TASK INSTRUCTIONS: Look through the data below. Collect every line where the word "manifold" occurs.

DATA SECTION:
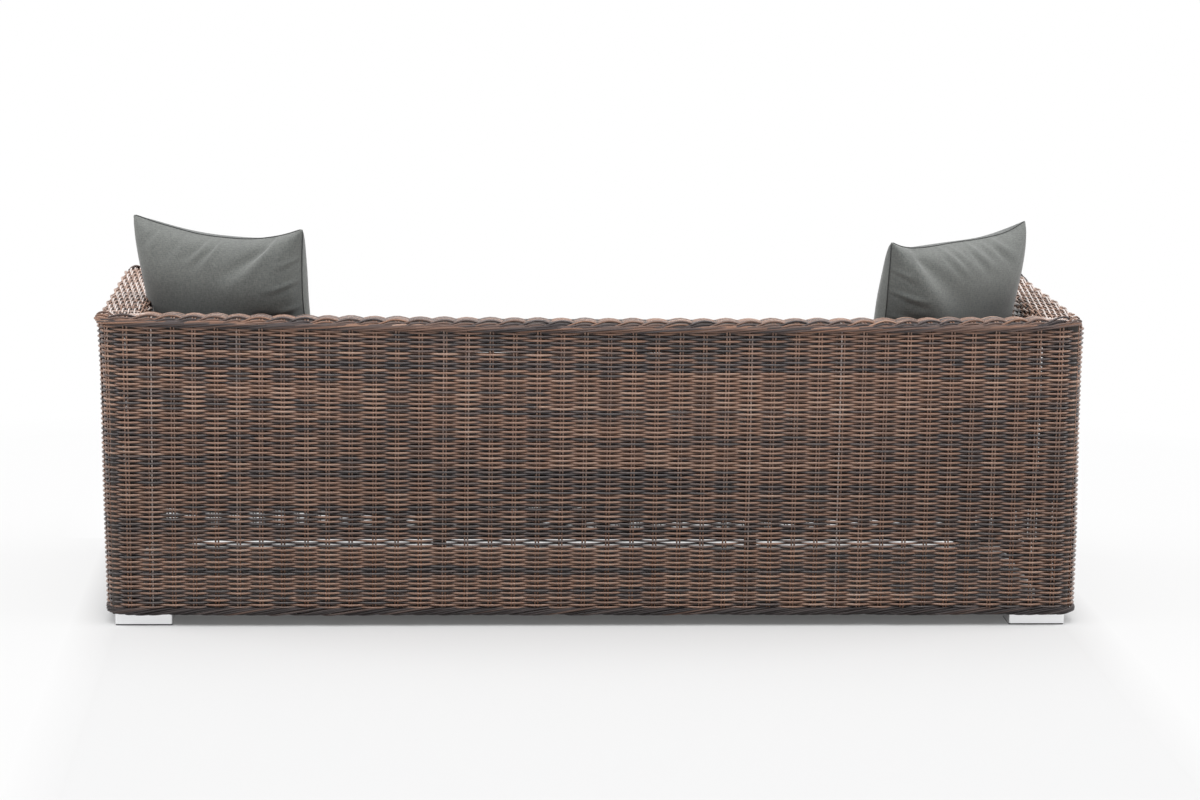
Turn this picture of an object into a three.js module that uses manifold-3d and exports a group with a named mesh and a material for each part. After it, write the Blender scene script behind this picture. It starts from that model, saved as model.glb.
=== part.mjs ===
import * as THREE from "three";
import { mergeVertices } from "three/addons/utils/BufferGeometryUtils.js";
import Module from "manifold-3d";

// A garden sofa: a welded tube frame inside a woven shell, four metal feet, three loose
// seat cushions and two throw pillows that stand in the corners.
// Millimetres, +Z up, X along the width, the back at +Y and the open front at -Y.
// Left and right are those of somebody who sits on the sofa, so left is +X.

// Overall size of the shell, over its hems and rolled edges
const sofaWidth = 2100;
const sofaDepth = 800;
const sofaHeight = 675;
const wallThickness = 95;
const cornerRadius = 20;

// The woven skin, and the hems that its stakes are turned down into
const skinThickness = 14;
const hemProjection = 3;
const hemHeight = 18;
const topThickness = 16;
const topRollShare = 0.44;
const hemRoundShare = 0.4;
const cornerSteps = 5;
const rollSteps = 3;

// Stakes stand in the weave, and the strands swing inward to pass behind them, so each wall
// has a groove along every stake and bulges in between
const grooveDepth = 4.5;
const grooveWidthShare = 0.5;
const backColumns = 43;
const armColumns = 16;
const apronColumns = 38;
const armFrontColumns = 2;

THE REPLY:
Turn this picture of an object into a three.js module that uses manifold-3d and exports a group with a named mesh and a material for each part. After it, write the Blender scene script behind this picture. It starts from that model, saved as model.glb.
import Module from "manifold-3d";